The case you have is you have 20 different searches (like 20 different people going to a well to get a sip of water, if you would find how many people want water then go to the well with one bucket the line would not be so long and bring back enough for everyone. This is the problem with queue searches. I learned this overtime as I build some dashboards;
The one thing I haven't confirmed works in this method; but should is the refresh. The main thing to consider is there has to be enough compute and CPU cores dedicated to run all the searches in the time window between the refresh. What is the impact if you have less refreshes and or search overlong time? Would you not be better off to search 5 / 15 minutes and do charts of any devices over some threshold on a chart. Are you going to make decision on data changing every 30 seconds. What value to be gleaned, a moment point in time, how are you to make a decision based on that date or insights gained? versus trying to create some eye candy?
At the end of the day; you are going to the same index to perform the same calculation on a bunch of devices.

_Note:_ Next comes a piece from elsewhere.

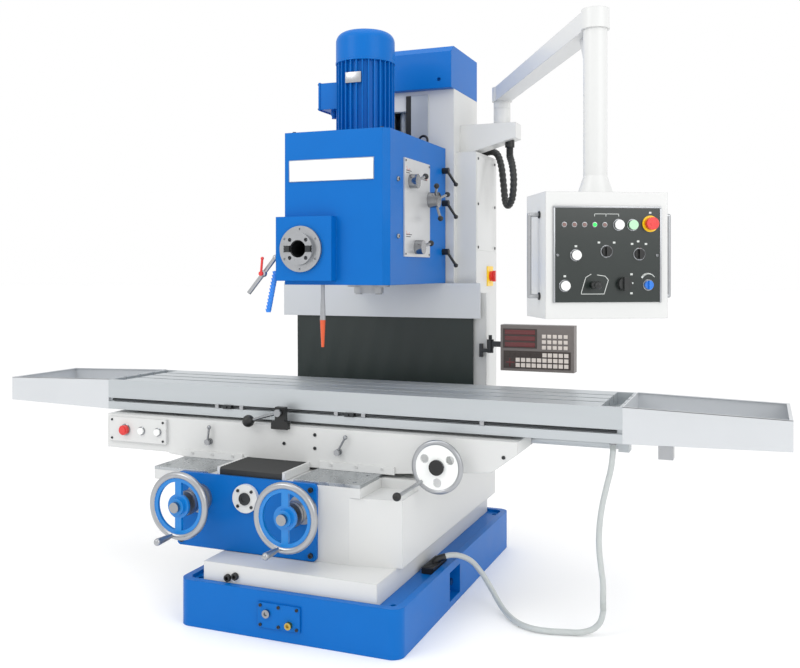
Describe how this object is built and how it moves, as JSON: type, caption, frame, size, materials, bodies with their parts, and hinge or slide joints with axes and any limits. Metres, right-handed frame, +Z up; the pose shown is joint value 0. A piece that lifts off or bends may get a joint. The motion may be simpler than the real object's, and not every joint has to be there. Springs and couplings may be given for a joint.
{
  "type": "bed milling machine",
  "caption": "Bed-type milling machine with vertical and horizontal spindles, long T-slot table on a cross saddle, splash trays, handwheels and a swinging control pendant.",
  "frame": {"origin": "floor level at the centre of the plinth", "axes": "+X to the operator's right along the table, +Y towards the column, +Z up"},
  "size_m": [3.38, 1.563, 2.366],
  "materials": {
    "blue_paint": "gloss",
    "white_paint": "satin",
    "cast_white": "satin",
    "ground_steel": "satin",
    "tray_sheet": "satin",
    "chrome": "polished",
    "dark_steel": "satin",
    "black_rubber": "matt",
    "black_plastic": "matt",
    "hose_plastic": "satin",
    "white_plastic": "gloss",
    "red_plastic": "gloss",
    "green_plastic": "gloss",
    "blue_plastic": "gloss",
    "grey_plastic": "satin"
  },
  "bodies": {
    "base": {"plinth": "blue_paint", "plinth_covers": "blue_paint", "bed": "cast_white", "bed_ways": "ground_steel", "gear_panel": "blue_paint", "feed_barrels": "white_paint", "lead_screws": "ground_steel", "column": "cast_white", "column_cap": "blue_paint", "column_ways": "ground_steel", "column_fittings": "white_paint", "arm_conduit": "black_rubber", "way_bellows": "black_rubber", "apron": "black_rubber", "hose_lower": "hose_plastic"},
    "saddle": {"saddle": "cast_white", "saddle_fittings": "white_paint"},
    "table": {"table": "ground_steel", "tray_left": "tray_sheet", "tray_right": "tray_sheet", "table_fittings": "dark_steel", "hose_upper": "hose_plastic"},
    "head": {"head": "blue_paint", "head_plates": "white_paint", "motor": "blue_paint", "coolant_line": "hose_plastic", "spindle_rings": "ground_steel"},
    "vertical_spindle": {"vertical_spindle": "chrome"},
    "horizontal_spindle": {"horizontal_spindle": "chrome"},
    "wheel_cross": {"wheel_cross": "chrome"},
    "wheel_lift": {"wheel_lift": "chrome"},
    "wheel_table": {"wheel_table": "white_paint"},
    "feed_lever": {"feed_lever": "chrome"},
    "lock_lever_left": {"lock_lever_left": "chrome"},
    "lock_lever_right": {"lock_lever_right": "chrome"},
    "speed_lever": {"speed_lever": "chrome"},
    "range_lever": {"range_lever": "chrome"},
    "quill_lever": {"quill_lever": "chrome"},
    "clamp_lever_top": {"clamp_lever_top": "black_plastic"},
    "clamp_lever_mid": {"clamp_lever_mid": "black_plastic"},
    "clamp_lever_low": {"clamp_lever_low": "black_plastic"},
    "valve_handle": {"valve_handle": "red_plastic"},
    "main_switch": {"main_switch": "red_plastic"},
    "pendant_arm": {"pendant_arm": "white_paint"},
    "pendant": {"pendant": "white_paint"},
    "dro": {"dro": "grey_plastic"},
    "saddle_stop": {"saddle_stop": "red_plastic"},
    "saddle_start": {"saddle_start": "white_plastic"},
    "saddle_jog": {"saddle_jog": "white_plastic"},
    "white_button_top": {"white_button_top": "white_plastic"},
    "green_button": {"green_button": "green_plastic"},
    "pendant_stop": {"pendant_stop": "red_plastic"},
    "white_button_mid": {"white_button_mid": "white_plastic"},
    "selector_left": {"selector_left": "black_plastic"},
    "selector_right": {"selector_right": "black_plastic"},
    "white_button_low": {"white_button_low": "white_plastic"},
    "joystick": {"joystick": "black_plastic"},
    "dark_knob": {"dark_knob": "black_plastic"},
    "blue_knob": {"blue_knob": "blue_plastic"}
  },
  "joints": [
    {"name": "cross_slide", "type": "slide", "parent": "base", "child": "saddle", "axis": [0, 1, 0], "range_m": [-0.18, 0.13], "deforming": ["way_bellows", "hose_lower", "hose_upper"]},
    {"name": "table_slide", "type": "slide", "parent": "saddle", "child": "table", "axis": [1, 0, 0], "range_m": [-0.32, 0.55], "deforming": ["hose_upper"]},
    {"name": "head_slide", "type": "slide", "parent": "base", "child": "head", "axis": [0, 0, 1], "range_m": [-0.16, 0.25], "deforming": ["apron"]},
    {"name": "vertical_spindle_turn", "type": "hinge", "parent": "head", "child": "vertical_spindle", "pos_m": [0, 0.047, 1.26], "axis": [0, 0, 1], "continuous": true},
    {"name": "horizontal_spindle_turn", "type": "hinge", "parent": "head", "child": "horizontal_spindle", "pos_m": [-0.123, -0.35, 1.418], "axis": [0, 1, 0], "continuous": true},
    {"name": "wheel_cross_turn", "type": "hinge", "parent": "base", "child": "wheel_cross", "pos_m": [-0.467, -0.685, 0.437], "axis": [0, 1, 0], "continuous": true},
    {"name": "wheel_lift_turn", "type": "hinge", "parent": "base", "child": "wheel_lift", "pos_m": [-0.008, -0.685, 0.437], "axis": [0, 1, 0], "continuous": true},
    {"name": "wheel_table_turn", "type": "hinge", "parent": "saddle", "child": "wheel_table", "pos_m": [0.47, -0.39, 0.6], "axis": [0, 1, 0], "continuous": true},
    {"name": "feed_lever_turn", "type": "hinge", "parent": "saddle", "child": "feed_lever", "pos_m": [-0.222, -0.36, 0.757], "axis": [0, 1, 0], "range_deg": [-15, 15]},
    {"name": "lock_left_turn", "type": "hinge", "parent": "saddle", "child": "lock_lever_left", "pos_m": [-0.57, -0.34, 0.612], "axis": [0, 1, 0], "range_deg": [-30, 30]},
    {"name": "lock_right_turn", "type": "hinge", "parent": "saddle", "child": "lock_lever_right", "pos_m": [0.032, -0.34, 0.612], "axis": [0, 1, 0], "range_deg": [-30, 30]},
    {"name": "speed_lever_turn", "type": "hinge", "parent": "head", "child": "speed_lever", "pos_m": [0.25, -0.069, 1.701], "axis": [1, 0, 0], "range_deg": [-40, 40]},
    {"name": "range_lever_turn", "type": "hinge", "parent": "head", "child": "range_lever", "pos_m": [0.25, 0.158, 1.64], "axis": [1, 0, 0], "range_deg": [-60, 60]},
    {"name": "quill_lever_turn", "type": "hinge", "parent": "head", "child": "quill_lever", "pos_m": [0.25, -0.004, 1.43], "axis": [1, 0, 0], "range_deg": [-40, 40]},
    {"name": "clamp_top_turn", "type": "hinge", "parent": "head", "child": "clamp_lever_top", "pos_m": [0.24, 0.352, 1.787], "axis": [1, 0, 0], "range_deg": [-25, 19]},
    {"name": "clamp_mid_turn", "type": "hinge", "parent": "head", "child": "clamp_lever_mid", "pos_m": [0.24, 0.352, 1.639], "axis": [1, 0, 0], "range_deg": [-25, 19]},
    {"name": "clamp_low_turn", "type": "hinge", "parent": "head", "child": "clamp_lever_low", "pos_m": [0.24, 0.352, 1.417], "axis": [1, 0, 0], "range_deg": [-25, 19]},
    {"name": "valve_turn", "type": "hinge", "parent": "head", "child": "valve_handle", "pos_m": [-0.30665, -0.345, 1.3193], "axis": [0, 1, 0], "range_deg": [-90, 0]},
    {"name": "main_switch_turn", "type": "hinge", "parent": "base", "child": "main_switch", "pos_m": [0.38, 0.646, 1.305], "axis": [1, 0, 0], "range_deg": [0, 90]},
    {"name": "arm_swing", "type": "hinge", "parent": "base", "child": "pendant_arm", "pos_m": [0.463, 0.54, 2.12], "axis": [0, 0, 1], "range_deg": [-30, 90]},
    {"name": "pendant_swivel", "type": "hinge", "parent": "pendant_arm", "child": "pendant", "pos_m": [1.08598, -0.58389, 1.57], "axis": [0, 0, 1], "range_deg": [-90, 90]},
    {"name": "dro_swing", "type": "hinge", "parent": "base", "child": "dro", "pos_m": [0.45, 0.388, 1], "axis": [0, 0, 1], "range_deg": [-60, 30]},
    {"name": "saddle_stop_press", "type": "slide", "parent": "saddle", "child": "saddle_stop", "axis": [0, 1, 0], "range_m": [0, 0.004], "stiffness_N_per_m": 400},
    {"name": "saddle_start_press", "type": "slide", "parent": "saddle", "child": "saddle_start", "axis": [0, 1, 0], "range_m": [0, 0.004], "stiffness_N_per_m": 400},
    {"name": "saddle_jog_press", "type": "slide", "parent": "saddle", "child": "saddle_jog", "axis": [0, 1, 0], "range_m": [0, 0.004], "stiffness_N_per_m": 400},
    {"name": "white_button_top_press", "type": "slide", "parent": "pendant", "child": "white_button_top", "axis": [-0.4924, 0.8704, 0], "range_m": [0, 0.004], "stiffness_N_per_m": 400},
    {"name": "green_button_press", "type": "slide", "parent": "pendant", "child": "green_button", "axis": [-0.4924, 0.8704, 0], "range_m": [0, 0.004], "stiffness_N_per_m": 400},
    {"name": "pendant_stop_press", "type": "slide", "parent": "pendant", "child": "pendant_stop", "axis": [-0.4924, 0.8704, 0], "range_m": [0, 0.004], "stiffness_N_per_m": 400},
    {"name": "white_button_mid_press", "type": "slide", "parent": "pendant", "child": "white_button_mid", "axis": [-0.4924, 0.8704, 0], "range_m": [0, 0.004], "stiffness_N_per_m": 400},
    {"name": "white_button_low_press", "type": "slide", "parent": "pendant", "child": "white_button_low", "axis": [-0.4924, 0.8704, 0], "range_m": [0, 0.004], "stiffness_N_per_m": 400},
    {"name": "selector_left_turn", "type": "hinge", "parent": "pendant", "child": "selector_left", "pos_m": [1.1406, -0.68856, 1.392], "axis": [-0.4924, 0.8704, 0], "range_deg": [-45, 45]},
    {"name": "selector_right_turn", "type": "hinge", "parent": "pendant", "child": "selector_right", "pos_m": [1.2346, -0.63538, 1.384], "axis": [-0.4924, 0.8704, 0], "range_deg": [-45, 45]},
    {"name": "dark_knob_turn", "type": "hinge", "parent": "pendant", "child": "dark_knob", "pos_m": [1.18934, -0.66098, 1.29], "axis": [-0.4924, 0.8704, 0], "range_deg": [-135, 135]},
    {"name": "blue_knob_turn", "type": "hinge", "parent": "pendant", "child": "blue_knob", "pos_m": [1.26071, -0.6206, 1.286], "axis": [-0.4924, 0.8704, 0], "range_deg": [-135, 135]},
    {"name": "joystick_tilt", "type": "hinge", "parent": "pendant", "child": "joystick", "pos_m": [1.10566, -0.71614, 1.286], "axis": [0.8704, 0.4924, 0], "range_deg": [-12, 12], "stiffness_Nm_per_rad": 1}
  ]
}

I would start with establishing a base search right after the title row of the page; outside of row/panel structure of the xml;
Example use of base search; this is my goto method for dashboards with many panels to improve search queue wait times
<!-- your base search --> <search id="pingstatus> <query>index="pingstatus" | stats avg(packet_loss) as avgLoss by dest</query> <earliest>-60s</earliest> <latest>now</latest> <sampleRatio>1</sampleRatio> <refresh>30s</refresh> <refreshType>delay</refreshType> </search> <!-- in your device panel --> <search base="pingstatus"> <query> | search "dest=192.168.0.12" | table avgLoss</query> </query> </search>
Thank you for your quick reply to my question.
1.I think just need to "packet_loss" this data point for each panel.

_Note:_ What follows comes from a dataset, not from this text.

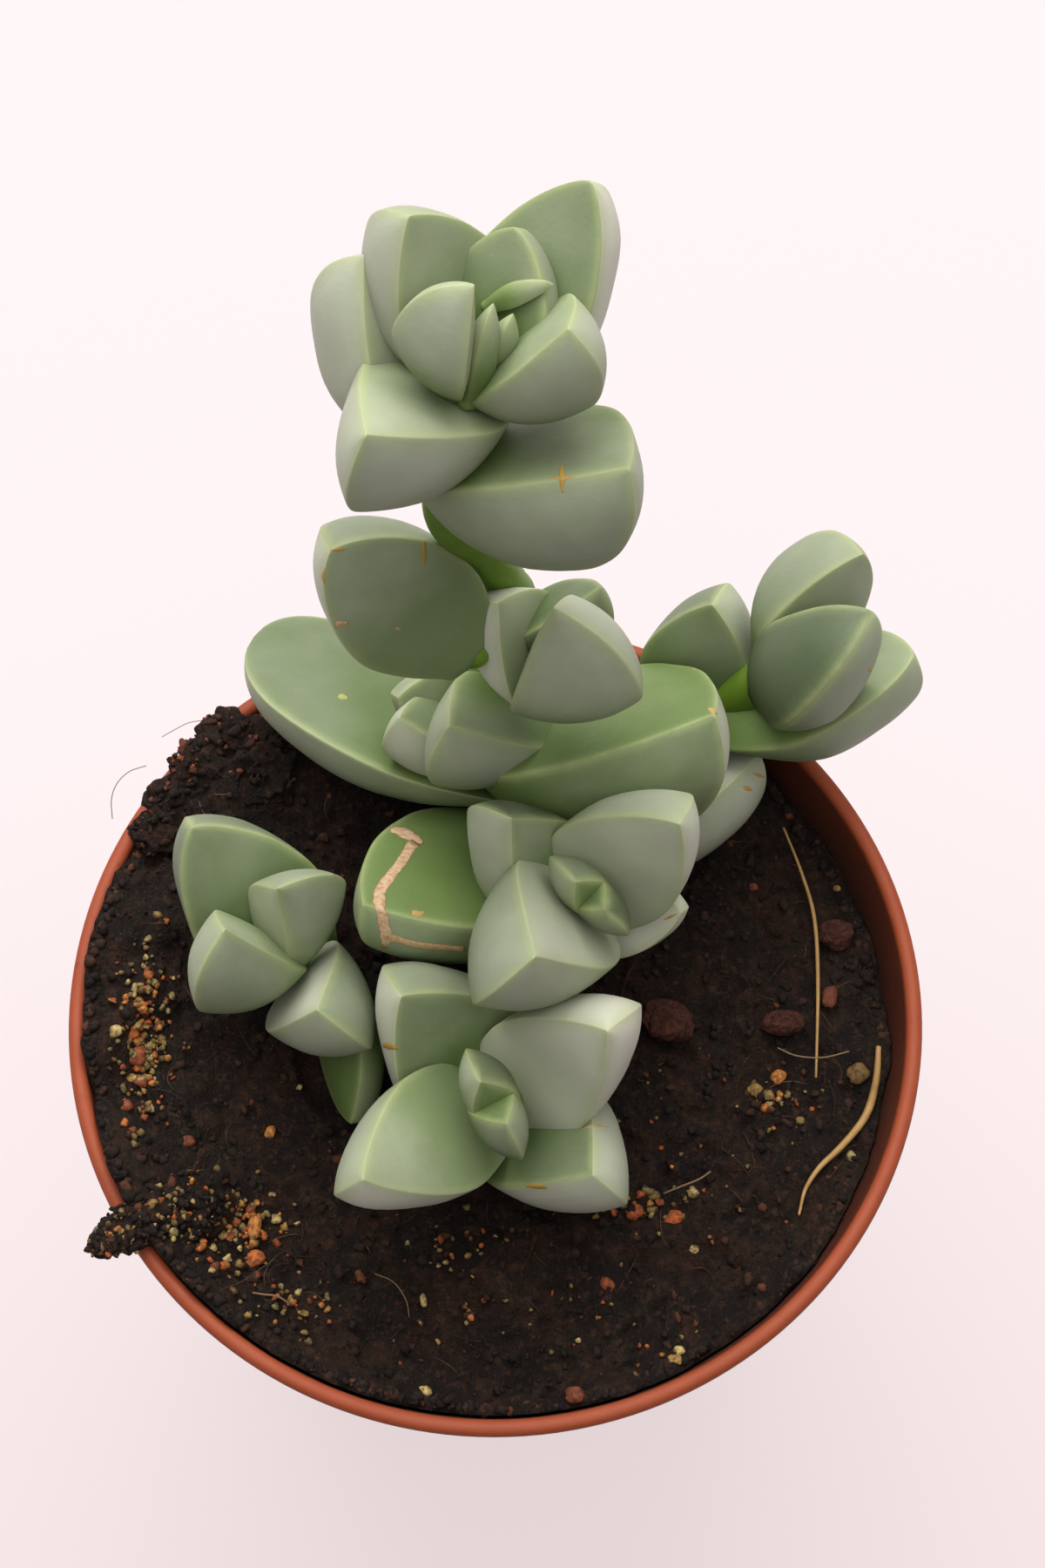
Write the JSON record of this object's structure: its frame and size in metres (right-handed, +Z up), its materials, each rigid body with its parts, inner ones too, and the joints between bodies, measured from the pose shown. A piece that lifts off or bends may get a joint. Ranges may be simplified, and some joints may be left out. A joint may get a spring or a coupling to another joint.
{
  "type": "potted succulent",
  "caption": "Small nursery pot of dark peat with a clump of short leafy shoots, their thick three-angled leaves grey-green with pale ridges.",
  "frame": {"origin": "centre of the pot's flat underside", "axes": "+Z up along the pot's axis, the viewer of the picture looks along +Y from above, the tall shoot leans over the rim at +Y"},
  "size_m": [0.06, 0.06, 0.1138],
  "materials": {
    "flower_pot": "satin",
    "potting_soil": "rough",
    "succulent_leaf": "matt, waxy",
    "lava_stone": "rough",
    "dry_straw": "matt"
  },
  "bodies": {
    "root": {"flower_pot": "flower_pot", "potting_soil": "potting_soil", "main_leafy_stem": "succulent_leaf", "right_leafy_shoot": "succulent_leaf", "centre_leafy_shoot": "succulent_leaf", "left_leafy_shoot": "succulent_leaf", "front_leafy_shoot": "succulent_leaf", "lava_stone_1": "lava_stone", "lava_stone_2": "lava_stone", "lava_stone_3": "lava_stone", "dry_straw": "dry_straw", "pale_root": "dry_straw"}
  },
  "joints": []
}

And the panel's common sources is
"index="pingstatus" "dest=192.168.x.x" | chart avg(packet_loss)"
,Just hosts destination is different.
index = "pingstatus"
can get the data.
l need to monitor about 70 hosts.
3.Because I have about 70 hosts that need to be monitored, I don’t know which deployment architecture to use. Currently I use Single-Instance Deployment: All-in-One
Using a splunk-enterprise-addon app (Network-toolkit) , I don't know how many users are needed。Currently testing the splunk environment
It is a single-core cpu, 1.5G of memory, a dashboard requires a background search, there are already about 70
Because I want to monitor the normal operation of the equipment or server in real time, so you suggest what core CPU and how much memory I need. I want to know clearly which equipment is missing，Or is it that the refresh interval between my two times is too short to cause my performance consumption?Or is it that the refresh interval between my two times is too short to cause my performance consumption?
Or do you have other better ways to monitor these devices?
thank you very much